For trading desks, inefficient engineering infrastructure slows adaptation. For vendors, it increases implementation cost and makes support harder to scale. In both cases, teams end up funding complexity rather than capability.
A Practical Way Forward
The point is not that every trading desk should copy a specific 11-node cluster design. The point is that many firms can materially improve their economics and delivery model by adopting the same principles:
- Put predictable, high-throughput workloads on infrastructure built for them.
- Treat integration environments as disposable and reproducible, not precious shared assets.
- Package software so that deployment friction stops dominating client onboarding.
- Keep sensitive internal AI workflows close to the systems and data they support.
- Measure platform investments by business outcomes: release speed, implementation effort, operational risk, and total cost.
For organizations dealing with rising infrastructure spend, fragile test pipelines, or difficult deployment environments, that change can be substantial.

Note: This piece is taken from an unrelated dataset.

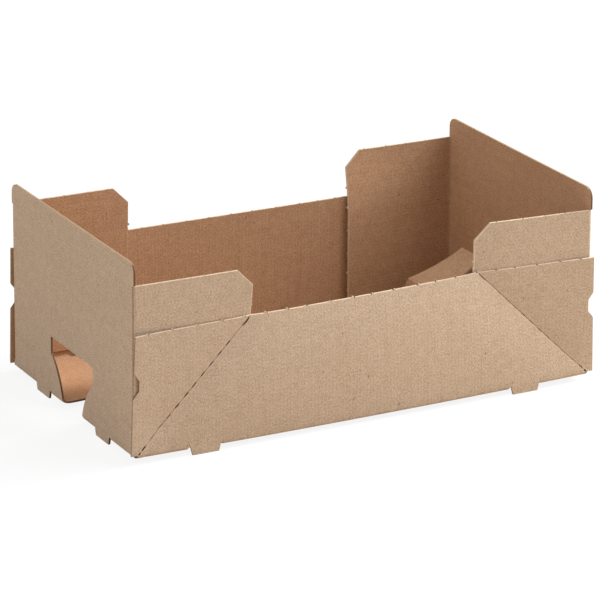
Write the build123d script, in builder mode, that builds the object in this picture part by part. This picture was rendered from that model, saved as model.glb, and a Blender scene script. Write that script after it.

Where the Fabric Can Help Others
There is a natural extension of this approach beyond internal use. Trading desks and vendors facing similar constraints can benefit from a tailored version of the same engineering fabric: discovery of current bottlenecks, design of a private or hybrid platform architecture, implementation of faster build and integration workflows, and rollout of hermetic deployment patterns.
The benefit is not a generic infrastructure modernization project. The benefit is a trading-specific operating model that helps engineering teams move faster, support clients more efficiently, and carry less structural overhead. That is particularly valuable for buy-side platforms and vendors that need both production-grade rigor and commercial flexibility.
The strongest infrastructure story is rarely “look how clever the plumbing is.” It is “this is why the platform ships faster, deploys cleaner, and costs less to operate.” A high-leverage engineering fabric does exactly that.